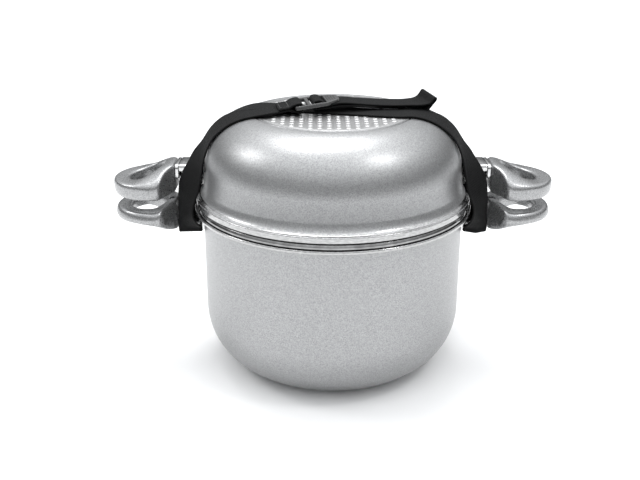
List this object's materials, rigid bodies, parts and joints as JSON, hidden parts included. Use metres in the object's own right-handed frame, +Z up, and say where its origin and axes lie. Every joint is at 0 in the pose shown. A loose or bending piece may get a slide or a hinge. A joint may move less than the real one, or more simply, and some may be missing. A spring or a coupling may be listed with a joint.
{
  "type": "nesting cook pot set",
  "caption": "Camping cook set: a deep pot, glass lid and inverted shallow pot with loop handles, held together by a webbing strap and buckle.",
  "frame": {"origin": "centre of the deep pot's base, on the surface the set stands on", "axes": "+Z up along the pots' axis, X through the handles, -Y towards the front"},
  "size_m": [0.3798, 0.24, 0.2374],
  "materials": {
    "silver_lacquer": "matte metallic silver",
    "bare_steel": "polished stainless steel",
    "base_steel": "dimpled induction plate",
    "handle_paint": "metallic silver paint",
    "clear_glass": "clear tempered",
    "knob_plastic": "black phenolic",
    "seal_rubber": "black silicone",
    "black_webbing": "black woven webbing",
    "buckle_plastic": "black moulded"
  },
  "bodies": {
    "deep_pot": {"deep_pot_shell": "silver_lacquer", "deep_pot_induction_disc": "base_steel", "deep_pot_left_bracket": "bare_steel", "deep_pot_left_flame_guard": "bare_steel", "deep_pot_left_collar": "bare_steel", "deep_pot_left_handle": "handle_paint", "deep_pot_left_handle_screw": "bare_steel", "deep_pot_left_front_rivet": "bare_steel", "deep_pot_left_rear_rivet": "bare_steel", "deep_pot_right_bracket": "bare_steel", "deep_pot_right_flame_guard": "bare_steel", "deep_pot_right_collar": "bare_steel", "deep_pot_right_handle": "handle_paint", "deep_pot_right_handle_screw": "bare_steel", "deep_pot_right_front_rivet": "bare_steel", "deep_pot_right_rear_rivet": "bare_steel"},
    "lid": {"lid_glass": "clear_glass", "lid_steel_rim": "bare_steel", "lid_knob_washer": "seal_rubber", "lid_knob": "knob_plastic", "lid_knob_screw": "bare_steel", "lid_vent_eyelet": "bare_steel"},
    "shallow_pot": {"shallow_pot_shell": "silver_lacquer", "shallow_pot_induction_disc": "base_steel", "shallow_pot_left_bracket": "bare_steel", "shallow_pot_left_flame_guard": "bare_steel", "shallow_pot_left_collar": "bare_steel", "shallow_pot_left_handle": "handle_paint", "shallow_pot_left_handle_screw": "bare_steel", "shallow_pot_left_front_rivet": "bare_steel", "shallow_pot_left_rear_rivet": "bare_steel", "shallow_pot_right_bracket": "bare_steel", "shallow_pot_right_flame_guard": "bare_steel", "shallow_pot_right_collar": "bare_steel", "shallow_pot_right_handle": "handle_paint", "shallow_pot_right_handle_screw": "bare_steel", "shallow_pot_right_front_rivet": "bare_steel", "shallow_pot_right_rear_rivet": "bare_steel", "strap_webbing": "black_webbing"},
    "buckle": {"strap_buckle": "buckle_plastic"}
  },
  "joints": [
    {"name": "shallow_pot_lift", "type": "slide", "parent": "deep_pot", "child": "shallow_pot", "axis": [0, 0, 1], "range_m": [0, 0.1], "deforming": ["strap_webbing"]},
    {"name": "lid_lift", "type": "slide", "parent": "deep_pot", "child": "lid", "axis": [0, 0, 1], "range_m": [0, 0.04]},
    {"name": "buckle_tilt", "type": "hinge", "parent": "shallow_pot", "child": "buckle", "pos_m": [-0.03098, -0.00416, 0.23055], "axis": [0.165, -0.9863, 0], "range_deg": [0, 30]}
  ],
  "couplings": [
    {"joint": "lid_lift", "follows": "shallow_pot_lift", "ratio": 0.4}
  ]
}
_ _ _ _ _
**Exercise details:**
Gather every line containing the word "bodies" and copy it.

**Output for this task:**
List this object's materials, rigid bodies, parts and joints as JSON, hidden parts included. Use metres in the object's own right-handed frame, +Z up, and say where its origin and axes lie. Every joint is at 0 in the pose shown. A loose or bending piece may get a slide or a hinge. A joint may move less than the real one, or more simply, and some may be missing. A spring or a coupling may be listed with a joint.
  "bodies": {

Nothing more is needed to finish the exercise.